Just a funny I noticed:
What do you think the output of this program would be:
const std = @import("std");
pub fn main() !void {
var i: u32 = 0;
while (i < 6) : (i += 1) b: {
std.debug.print("BLOCK\n", .{});
if (i >= 3) break :b;
std.debug.print("LOOP\n", .{});
} else {
std.debug.print("ELSE\n", .{});
}
}
In other words, does breaking out of the then block break out of the loop?
(obviously you can just run the program I am just curious about everyone’s intuition)
4 Likes
Anthon
May 11, 2026, 10:29am
2
Isn’t the break :b; effectively functioning as a continue?
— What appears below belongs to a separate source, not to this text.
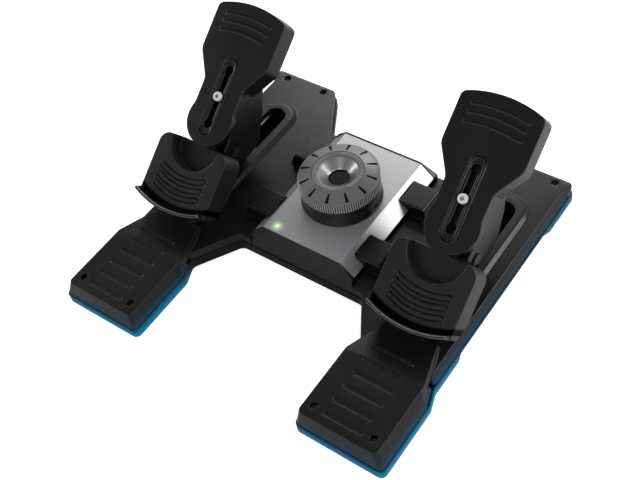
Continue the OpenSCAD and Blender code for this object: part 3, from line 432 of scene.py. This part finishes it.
print("Helpers:", [f.__name__ for f in (recolour, metal_where)])

# %% [markdown]
# A painted blue glow runs round the lowest edge of the base and fades upwards: blue
# light from below, painted into the colour.  It could be a separate strip, but the real
# tray is one moulding, so the painted glow is a mask made of three parts: height above the
# floor fades it out, distance from the middle weakens it on the bridge, and only the
# outermost band along the sides and the user's end keeps it, so that the floor of the
# tray stays black where it shows through the pedal slots.

# %% Painted blue glow at the foot of the base
bridge_blue_none, bridge_blue_full = 0.065, 0.115
side_blue_none, side_blue_full = 0.192, 0.2
near_end_full, near_end_none = -0.125, -0.098
side_fade_from, side_fade_to, side_far_share = -0.11, 0.04, 0.4
blue_roughness, blue_metallic = 0.6, 0.9


def painted_blue_glow(material, colour, full_mm, none_mm):
    """Paints a blue glow on the lowest outer walls, fully below one height and not above
    another.
    """
    tree = material.node_tree
    x, y, z = split(tree, tree.nodes["place"].outputs["Object"])
    sideways = node_math(tree, "ABSOLUTE", x)
    low = fade(tree, z, full_mm * MM, none_mm * MM)
    off_bridge = fade(tree, sideways, bridge_blue_full, bridge_blue_none)
    near = product(tree, fade(tree, y, side_fade_from, side_fade_to), 1 - side_far_share)
    near = node_math(tree, "ADD", near, side_far_share)
    flank = product(tree, fade(tree, sideways, side_blue_full, side_blue_none), near)
    outer = node_math(tree, "MAXIMUM", flank, fade(tree, y, near_end_full, near_end_none))
    mask = product(tree, low, off_bridge, outer)
    recolour(material, mask, colour, blue_roughness)
    metal_where(material, product(tree, mask, blue_metallic))


# Painted blue glow: strong on the tray, faint on the decks' lower walls.
painted_blue_glow(tray_black, (0.0, 0.36, 0.66), full_mm=-2, none_mm=19)
painted_blue_glow(deck_black, (0.0, 0.09, 0.17), full_mm=4, none_mm=27)

# %% [markdown]
# A trough runs behind the lip of each heel cup.  Shade is painted into the trough, and a
# highlight is painted on the lip in front of it.  A UV map could carry both, but they are
# arcs in the slope of the pedal, so a Mapping node turns places into that slope: across,
# up the slope and off its face.  Left and right are alike, so X is made positive first.

# %% Painted shade in the heel cup's trough and painted highlight on its lip
pedal_place = (0.1615, 0.0487, 0.131)
pedal_slope = math.radians(36)
lip_centre = 0.0227
trough_from, trough_full, trough_end = 0.109, 0.1125, 0.1172
lip_highlight_off_face = 0.0185
# Colours of the painted shade in the trough and the painted highlight on the lip's top.
trough_shade_black, lip_highlight_grey = (0.0008, 0.0008, 0.0008), (0.09, 0.09, 0.091)


def pedal_axes(tree):
    """Places in the slope of the pedal of either side: across, up the slope and off its face."""
    x, y, z = split(tree, tree.nodes["place"].outputs["Object"])
    both_sides = tree.nodes.new("ShaderNodeCombineXYZ")
    tree.links.new(node_math(tree, "ABSOLUTE", x), both_sides.inputs["X"])
    tree.links.new(y, both_sides.inputs["Y"])
    tree.links.new(z, both_sides.inputs["Z"])
    laid = tree.nodes.new("ShaderNodeMapping")
    laid.vector_type = "TEXTURE"
    laid.inputs["Location"].default_value = pedal_place
    laid.inputs["Rotation"].default_value = (pedal_slope, 0, 0)
    tree.links.new(both_sides.outputs[0], laid.inputs["Vector"])
    return split(tree, laid.outputs[0])


tree = grip_black.node_tree
across, up_slope, off_face = pedal_axes(tree)
radius = distance(tree, across, node_math(tree, "ADD", up_slope, lip_centre))
past_cup = node_math(tree, "SUBTRACT", 1.0, fade(tree, radius, trough_from, trough_full))
trough = product(tree, past_cup, node_math(tree, "LESS_THAN", radius, trough_end))
# Painted shade in the trough, kept dark by making it a black metal.
recolour(grip_black, trough, trough_shade_black, roughness=0.75)
metal_where(grip_black, trough)
# Painted highlight on the top of the lip.
lip_highlight = product(tree, node_math(tree, "GREATER_THAN", radius, trough_end),
               node_math(tree, "GREATER_THAN", off_face, lip_highlight_off_face))
recolour(grip_black, lip_highlight, lip_highlight_grey, roughness=0.3)
print("Lip of the heel cups at", round(trough_end / MM, 1), "mm from its centre")

# %% [markdown]
# A bright screw clamps each toe plate.  The socket in its head is real geometry, but a
# pale metal reflects so much into it that it would vanish, so shade is painted into it.

# %% Painted shade in the sockets of the clamp screws
socket_radius = 2.3 * MM
socket_shade_grey = (0.34, 0.34, 0.345)
tree = zinc.node_tree
across, up_slope, off_face = pedal_axes(tree)
from_middle = distance(tree, across, up_slope)
socket = product(tree, node_math(tree, "LESS_THAN", from_middle, socket_radius),
                 node_math(tree, "GREATER_THAN", off_face, 0.0))
# Painted shade in the socket of each clamp screw's head.
recolour(zinc, socket, socket_shade_grey, roughness=0.45)
print("Screw socket:", round(2 * socket_radius / MM, 1), "mm wide")

# %% [markdown]
# The housing is sheet sprayed with silver paint.  A mirror-like metal would look like
# chrome, so metallic is only partial and the roughness is fairly high.  Beside the lamp
# the paint glows green, because a small lamp shines out of its hole: a falloff on the
# distance from the lens drives the emission, which costs less than a real lamp.

# %% Silver housing and the small green lamp
halo_from, halo_to, halo_strength = 0.5 * MM, 9.5 * MM, 0.55
lens_strength = 1.6
lens_low, lens_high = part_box("led_lens")
lens_middle = (lens_low + lens_high) / 2

silver_paint = finish("silver_paint", (0.38, 0.38, 0.383), 0.38, metallic=0.45,
                      grain_mm=0.22, grain_depth=0.12, cloud=0.03, specular=0.4)
tree = silver_paint.node_tree
away = tree.nodes.new("ShaderNodeVectorMath")
away.operation = "DISTANCE"
away.inputs[1].default_value = (lens_middle.x, lens_middle.y, lens_high.z)
tree.links.new(tree.nodes["place"].outputs["Object"], away.inputs[0])
halo = product(tree, fade(tree, away.outputs["Value"], halo_from, halo_to), halo_strength)
shader = tree.nodes["Principled BSDF"]
shader.inputs["Emission Color"].default_value = (0.42, 0.95, 0.22, 1)
tree.links.new(halo, shader.inputs["Emission Strength"])
paint(silver_paint, "centre_cover")

lens_green = finish("green_lens", (0.25, 0.75, 0.2), 0.25,
                    grain_mm=0.3, grain_depth=0.05, cloud=0.05)
shader = lens_green.node_tree.nodes["Principled BSDF"]
shader.inputs["Emission Color"].default_value = (0.75, 1.0, 0.55, 1)
shader.inputs["Emission Strength"].default_value = lens_strength
paint(lens_green, "led_lens")
print("Lens at", [round(v, 4) for v in lens_middle])

# %% [markdown]
# The dial's ring is sprayed grey and turns about an upright axis.  Its marks and its
# knurl repeat round that axis, so a Mapping node first moves places to it.  The radius
# and the angle then say where on the ring a place is, as they would on a lathe.

# %% Dial ring and its axis
ring_metallic = 0.4
ring_low, ring_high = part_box("dial_ring")
dial_centre = (ring_low + ring_high) / 2


def dial_axes(tree):
    """Places measured from the dial's axis."""
    moved = tree.nodes.new("ShaderNodeMapping")
    moved.inputs["Location"].default_value = (-dial_centre.x, -dial_centre.y, 0)
    tree.links.new(tree.nodes["place"].outputs["Object"], moved.inputs["Vector"])
    return split(tree, moved.outputs[0])


dial_grey = finish("dial_grey_paint", (0.17, 0.17, 0.172), 0.36, metallic=ring_metallic,
                   grain_mm=0.25, grain_depth=0.2, cloud=0.05, specular=0.15)
tree = dial_grey.node_tree
x, y, height = dial_axes(tree)
radius = distance(tree, x, y)
angle = node_math(tree, "ARCTAN2", y, x)
paint(dial_grey, "dial_ring")
print("Dial axis at", [round(v, 4) for v in dial_centre.xy])

# %% [markdown]
# The ring's face is a shallow cone with twelve sunk wedge marks, filled with black ink.
# Painting them by hand would need an image.  Instead each mark is found by its angle:
# its half width grows with the radius, and the ink stops a little way under the face.

# %% Ink in the marks
face_rise, face_out, face_in = 0.0051, 0.0457, 0.0303
mark_in, mark_out, ink_depth = 0.0332, 0.0447, 0.0012
mark_step, first_mark = math.radians(30), math.radians(17.5)
mark_taper, mark_narrowing = 0.085, 0.0018
ink_black = (0.0015, 0.0015, 0.0016)

slope = face_rise / (face_out - face_in)
face = product(tree, node_math(tree, "SUBTRACT", face_out, radius), slope)
face = node_math(tree, "ADD", face, ring_high.z - face_rise)
depth = node_math(tree, "SUBTRACT", face, height)
in_band = product(tree, node_math(tree, "GREATER_THAN", radius, mark_in),
                  node_math(tree, "LESS_THAN", radius, mark_out))
marks = node_math(tree, "DIVIDE", angle, mark_step)
marks = node_math(tree, "SUBTRACT", marks, first_mark / mark_step)
aside = node_math(tree, "SUBTRACT", marks, node_math(tree, "ROUND", marks))
aside = product(tree, node_math(tree, "ABSOLUTE", aside), mark_step, radius)
half_width = node_math(tree, "SUBTRACT", product(tree, radius, mark_taper), mark_narrowing)
ink = product(tree, in_band, node_math(tree, "LESS_THAN", aside, half_width),
              node_math(tree, "LESS_THAN", depth, ink_depth))
recolour(dial_grey, ink, ink_black, roughness=0.6)
metal_where(dial_grey, product(tree, node_math(tree, "SUBTRACT", 1.0, ink), ring_metallic))
print("Dial face from", round(ring_high.z - face_rise, 4), "to", round(ring_high.z, 4))

# %% [markdown]
# The ring's rim is knurled for the hand.  A highlight is painted on the ridges and shade
# is painted in the grooves between them.  The ridges are real geometry, so the radius
# alone tells a crest from a groove, and nothing has to line up with the knurl's pitch.

# %% Painted highlight and shade on the knurl
knurl_in, groove_out, knurl_drop = 0.0453, 0.04622, 0.0011
# Colours of the painted highlight on the ridges and the painted shade in the grooves.
ridge_highlight_grey, groove_shade_grey = (0.5, 0.5, 0.5), (0.03, 0.03, 0.03)
under_face = node_math(tree, "LESS_THAN", height, ring_high.z - face_rise - knurl_drop)
knurl = product(tree, node_math(tree, "GREATER_THAN", radius, knurl_in), under_face)
grooves = product(tree, knurl, node_math(tree, "LESS_THAN", radius, groove_out))
# Painted highlight over the whole knurl, then painted shade in its grooves.
recolour(dial_grey, knurl, ridge_highlight_grey, roughness=0.3)
recolour(dial_grey, grooves, groove_shade_grey, roughness=0.5)
print("Grooves of the knurl:", round((groove_out - knurl_in) / MM, 2), "mm deep")

# %% [markdown]
# The insert inside the ring is spun from metal: a polished funnel, and a duller crest
# round it.  Two materials would need a split mesh, so the radius parts them here too.

# %% Dial funnel and crest
crest_in, crest_dulled, crest_grey = 0.0229, 0.6, (0.13, 0.13, 0.132)
gun_metal = finish("polished_gun_metal", (0.33, 0.33, 0.335), 0.33, metallic=1.0,
                   grain_depth=0.03, cloud=0.03, rough_spread=0.02)
tree = gun_metal.node_tree
x, y, _ = dial_axes(tree)
crest = node_math(tree, "GREATER_THAN", distance(tree, x, y), crest_in)
recolour(gun_metal, crest, crest_grey, roughness=0.5)
metal_where(gun_metal, node_math(tree, "SUBTRACT", 1.0, product(tree, crest, crest_dulled)))
paint(gun_metal, "dial_cone")
print("Materials in use:", len([m for m in bpy.data.materials if m.users]))

# %% [markdown]
# Moulded plastic has no sharp corners, because a tool can't be cut to one and a foot
# would feel it.  A CAD node comes as loose triangles, so a copy of it is made, doubles
# are merged and every steep edge is bevelled.  Dissolving the flat triangles first would
# give fewer faces, but one slip in a face with two hundred corners then fills a hole, so
# they stay.  At a hair-thin angle a bevel throws a corner far out, so a corner farther
# than 1.2 widths from the old surface is put back on it.  Weighted normals keep the big
# faces flat and only shade the rounding.

# %% Helpers for rounded mouldings
weld_gap = 0.002 * MM
stray_share = 1.2
steep = math.radians(30)
flat_face_weight = 60
body_of_node = {name: body for body, names in frame["record"]["behaviour"]["bodies"].items()
                for name in names}


def steep_edges(bm, limit):
    """Edges whose two faces turn by more than a limit."""
    return [edge for edge in bm.edges if edge.is_manifold and edge.calc_face_angle(0) > limit]


def round_edges(bm, edges, width_mm, steps):
    """Bevels edges, then puts back the odd corner that a hair-thin angle threw far out."""
    surface = BVHTree.FromBMesh(bm)
    bmesh.ops.bevel(bm, geom=edges, offset=width_mm * MM, offset_type="OFFSET", segments=steps,
                    profile=0.5, affect="EDGES", clamp_overlap=False, material=-1)
    for corner in bm.verts:
        near, _, _, gap = surface.find_nearest(corner.co)
        if gap > stray_share * width_mm * MM:
            corner.co = near


def stand_for(name, bm):
    """Turns a finished bmesh into the piece that stands for a CAD node."""
    mesh = bpy.data.meshes.new(name + "_moulding")
    bm.to_mesh(mesh)
    bm.free()
    if "custom_normal" in mesh.attributes:
        mesh.attributes.remove(mesh.attributes["custom_normal"])
    mesh.materials.clear()
    mesh.materials.append(nodes[name].data.materials[0])
    piece = bpy.data.objects.new(name + "_moulding", mesh)
    scene.collection.objects.link(piece)
    piece.modifiers.new("weighted_normals", "WEIGHTED_NORMAL").weight = flat_face_weight
    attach(piece, body_of_node[name])
    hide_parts(name)
    return piece


print("Nodes with a body:", len(body_of_node))

# %% [markdown]
# Two mouldings need care.  The lugs that reach over the housing are rounded twice as
# much as the rest of a deck, as on the real base, but their noses are too thin for any
# rounding.  The tray is rounded on its outer corners only, because the crossbar passes
# close to the inner ones at the ends of its swing.

# %% Round the mouldings
lug_in, lug_out, lug_near = 0.0609, 0.0975, -0.06
lug_foot, nose_foot = 0.036, 0.039
lug_steep, lug_round_mm = math.radians(60), 2.0
round_steps, lug_steps = 2, 3
widths = {}
for side in SIDES:
    widths.update({side + "_deck": 0.9, side + "_toe_lever": 0.9, side + "_toe_plate": 1.1,
                   side + "_heel_cup": 1.0, side + "_carriage": 0.9})
widths.update({"base_tray": 0.9, "centre_cover": 0.5, "front_end_cap": 0.6, "rear_end_cap": 0.5,
               "dial_ring": 0.25, "dial_skirt": 0.6, "dial_cone": 0.3, "dial_cap": 0.5})


def on_lug_block(at):
    """Whether a corner is on a lug, above the deck and off the lug's nose."""
    return at.z > lug_foot and lug_in < abs(at.x) < lug_out and at.y > lug_near


def on_lug_nose(at):
    """Whether a corner is on the thin nose of a deck's lug."""
    return abs(at.x) < lug_in and at.z > nose_foot


def round_lugs(bm):
    """Rounds the lugs of a deck more than the rest, and returns the edges still to do."""
    chosen = [edge for edge in steep_edges(bm, lug_steep)
              if all(on_lug_block(corner.co) for corner in edge.verts)]
    print("Edges with the wider rounding:", len(chosen))
    round_edges(bm, chosen, lug_round_mm, lug_steps)
    return [edge for edge in steep_edges(bm, steep)
            if not any(on_lug_nose(corner.co) for corner in edge.verts)]


for name, width_mm in widths.items():
    bm = bmesh.new()
    bm.from_mesh(nodes[name].data)
    bmesh.ops.remove_doubles(bm, verts=bm.verts, dist=weld_gap)
    if name.endswith("_deck"):
        edges = round_lugs(bm)
    elif name == "base_tray":
        edges = [edge for edge in steep_edges(bm, steep) if edge.is_convex]
    else:
        edges = steep_edges(bm, steep)
    round_edges(bm, edges, width_mm, round_steps)
    for face in bm.faces:
        face.smooth = True
    piece = stand_for(name, bm)
    print(piece.name, "faces", len(piece.data.polygons))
I would expect 6x BLOCK, the first 3 of which followed by LOOP (until the break/continue takes effect) and then the ELSE
4 Likes
It’s the same as if it said continue, right? Don’t show this to andrew, he might remove the keyword for redundancy then
15 Likes
Anthon
May 11, 2026, 10:31am
4
Lets quickly flag the post as inappropriate
4 Likes
I think it makes sense to remove continue, even though this keyword has been used to implement state machines in switch statements.
MeKaLu
May 11, 2026, 11:15am
6
Oh no not another cursed language feature… I love it.
as long as we can rename break to goto…
1 Like
This is exactly how I “continue” from inline for loops.
Example
3 Likes
The semantics are vastly different: goto refers to jumping to a label, whereas Zig’s break refers to leaving the code block where the label is located.
Obviously the solution is to change the block’s label location to the end of the block.
{
do();
if (cond) goto :label;
domore();
} :label
1 Like
omg… i can’t read this. while...else...
OR, hear me out, make this work:
var i: u32 = 0;
block: {
std.debug.print("{d}\n", .{i});
if (i < 10)
continue :block;
}
so that the continue makes it go back to the beginning of the block.